··· SOURCE MATERIAL

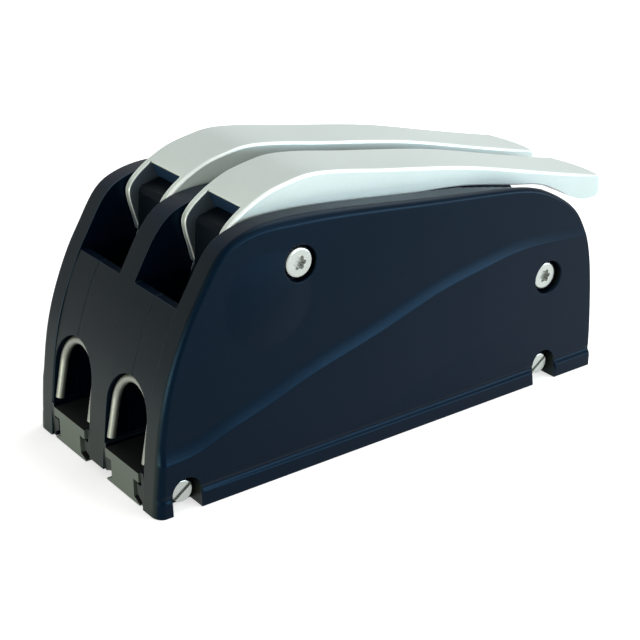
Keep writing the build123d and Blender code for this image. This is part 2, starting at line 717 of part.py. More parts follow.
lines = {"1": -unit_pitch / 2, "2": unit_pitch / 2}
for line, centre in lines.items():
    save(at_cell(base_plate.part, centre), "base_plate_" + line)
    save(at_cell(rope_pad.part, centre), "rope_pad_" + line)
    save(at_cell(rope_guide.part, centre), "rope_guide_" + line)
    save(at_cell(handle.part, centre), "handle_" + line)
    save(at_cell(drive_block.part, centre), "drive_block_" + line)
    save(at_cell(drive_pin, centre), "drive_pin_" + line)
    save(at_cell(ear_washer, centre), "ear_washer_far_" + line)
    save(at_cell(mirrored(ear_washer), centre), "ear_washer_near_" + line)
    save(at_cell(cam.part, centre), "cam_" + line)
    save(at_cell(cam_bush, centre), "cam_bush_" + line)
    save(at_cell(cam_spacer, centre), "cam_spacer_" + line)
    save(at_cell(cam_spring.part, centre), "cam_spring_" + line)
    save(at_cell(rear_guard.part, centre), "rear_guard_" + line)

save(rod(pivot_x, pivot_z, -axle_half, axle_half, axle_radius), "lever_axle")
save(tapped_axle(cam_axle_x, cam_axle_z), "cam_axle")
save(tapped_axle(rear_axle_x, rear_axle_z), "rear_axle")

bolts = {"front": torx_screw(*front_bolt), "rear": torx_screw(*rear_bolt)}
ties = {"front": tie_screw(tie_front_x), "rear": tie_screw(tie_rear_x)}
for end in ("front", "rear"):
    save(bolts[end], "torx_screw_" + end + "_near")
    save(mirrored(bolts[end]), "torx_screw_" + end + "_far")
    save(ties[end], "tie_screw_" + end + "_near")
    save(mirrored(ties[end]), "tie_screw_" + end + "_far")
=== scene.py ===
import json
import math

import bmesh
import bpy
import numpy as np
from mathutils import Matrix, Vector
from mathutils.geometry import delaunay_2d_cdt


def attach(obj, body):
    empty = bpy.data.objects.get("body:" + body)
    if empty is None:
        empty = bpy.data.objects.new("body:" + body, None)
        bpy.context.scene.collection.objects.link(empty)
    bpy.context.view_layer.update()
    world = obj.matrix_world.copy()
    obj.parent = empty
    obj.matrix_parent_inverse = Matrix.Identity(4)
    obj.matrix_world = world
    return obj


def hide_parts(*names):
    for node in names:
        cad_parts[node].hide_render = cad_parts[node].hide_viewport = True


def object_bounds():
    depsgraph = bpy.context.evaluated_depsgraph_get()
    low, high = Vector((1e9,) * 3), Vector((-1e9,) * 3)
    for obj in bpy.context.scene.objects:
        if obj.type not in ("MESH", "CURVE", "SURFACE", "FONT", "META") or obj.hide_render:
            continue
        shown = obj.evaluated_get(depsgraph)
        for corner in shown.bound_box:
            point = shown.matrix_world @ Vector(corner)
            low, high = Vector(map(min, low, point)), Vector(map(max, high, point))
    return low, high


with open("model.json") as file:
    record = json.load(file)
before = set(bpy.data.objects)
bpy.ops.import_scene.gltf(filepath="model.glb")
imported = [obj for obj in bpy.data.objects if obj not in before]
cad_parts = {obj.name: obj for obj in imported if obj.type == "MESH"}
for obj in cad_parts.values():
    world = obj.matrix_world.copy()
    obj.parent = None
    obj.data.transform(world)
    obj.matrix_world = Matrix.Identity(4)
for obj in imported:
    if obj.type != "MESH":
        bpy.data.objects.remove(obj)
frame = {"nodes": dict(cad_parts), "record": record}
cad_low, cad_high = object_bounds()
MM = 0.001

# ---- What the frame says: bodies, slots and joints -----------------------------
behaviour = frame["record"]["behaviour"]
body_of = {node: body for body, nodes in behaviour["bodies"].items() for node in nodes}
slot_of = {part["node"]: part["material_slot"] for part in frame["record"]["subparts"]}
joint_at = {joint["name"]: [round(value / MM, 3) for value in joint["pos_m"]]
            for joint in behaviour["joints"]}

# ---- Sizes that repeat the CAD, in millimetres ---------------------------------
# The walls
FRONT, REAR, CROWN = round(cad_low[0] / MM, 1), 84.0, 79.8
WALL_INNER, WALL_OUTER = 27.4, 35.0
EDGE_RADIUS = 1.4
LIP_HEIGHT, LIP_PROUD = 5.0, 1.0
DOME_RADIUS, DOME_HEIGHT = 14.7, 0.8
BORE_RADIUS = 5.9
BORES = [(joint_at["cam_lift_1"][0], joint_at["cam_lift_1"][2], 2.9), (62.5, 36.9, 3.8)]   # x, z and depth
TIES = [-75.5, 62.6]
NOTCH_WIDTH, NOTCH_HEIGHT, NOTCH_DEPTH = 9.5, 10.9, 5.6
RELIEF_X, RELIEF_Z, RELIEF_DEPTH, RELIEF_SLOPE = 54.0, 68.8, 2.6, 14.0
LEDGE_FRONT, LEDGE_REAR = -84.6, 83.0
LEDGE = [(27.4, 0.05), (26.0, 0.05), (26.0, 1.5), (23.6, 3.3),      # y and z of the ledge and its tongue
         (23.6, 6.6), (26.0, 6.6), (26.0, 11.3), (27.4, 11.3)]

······

Quote the data above verbatim from its first line to the line that includes "from mathutils.geometry import", with both boundary lines retained.

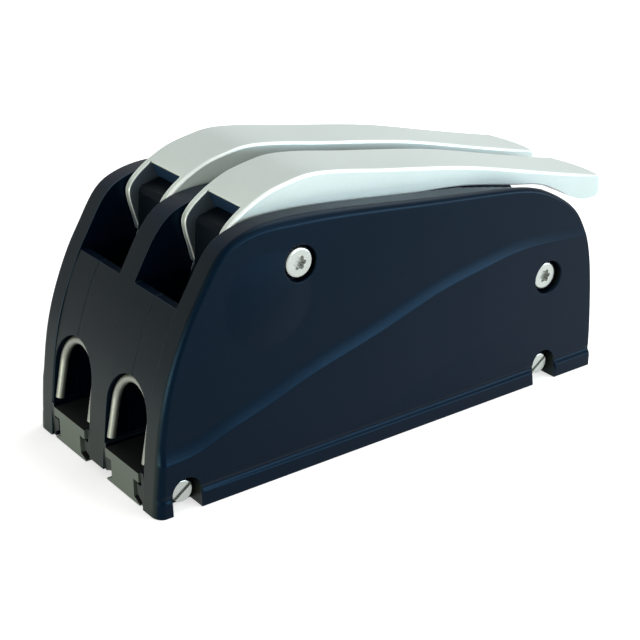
Keep writing the build123d and Blender code for this image. This is part 2, starting at line 717 of part.py. More parts follow.
lines = {"1": -unit_pitch / 2, "2": unit_pitch / 2}
for line, centre in lines.items():
    save(at_cell(base_plate.part, centre), "base_plate_" + line)
    save(at_cell(rope_pad.part, centre), "rope_pad_" + line)
    save(at_cell(rope_guide.part, centre), "rope_guide_" + line)
    save(at_cell(handle.part, centre), "handle_" + line)
    save(at_cell(drive_block.part, centre), "drive_block_" + line)
    save(at_cell(drive_pin, centre), "drive_pin_" + line)
    save(at_cell(ear_washer, centre), "ear_washer_far_" + line)
    save(at_cell(mirrored(ear_washer), centre), "ear_washer_near_" + line)
    save(at_cell(cam.part, centre), "cam_" + line)
    save(at_cell(cam_bush, centre), "cam_bush_" + line)
    save(at_cell(cam_spacer, centre), "cam_spacer_" + line)
    save(at_cell(cam_spring.part, centre), "cam_spring_" + line)
    save(at_cell(rear_guard.part, centre), "rear_guard_" + line)

save(rod(pivot_x, pivot_z, -axle_half, axle_half, axle_radius), "lever_axle")
save(tapped_axle(cam_axle_x, cam_axle_z), "cam_axle")
save(tapped_axle(rear_axle_x, rear_axle_z), "rear_axle")

bolts = {"front": torx_screw(*front_bolt), "rear": torx_screw(*rear_bolt)}
ties = {"front": tie_screw(tie_front_x), "rear": tie_screw(tie_rear_x)}
for end in ("front", "rear"):
    save(bolts[end], "torx_screw_" + end + "_near")
    save(mirrored(bolts[end]), "torx_screw_" + end + "_far")
    save(ties[end], "tie_screw_" + end + "_near")
    save(mirrored(ties[end]), "tie_screw_" + end + "_far")
=== scene.py ===
import json
import math

import bmesh
import bpy
import numpy as np
from mathutils import Matrix, Vector
from mathutils.geometry import delaunay_2d_cdt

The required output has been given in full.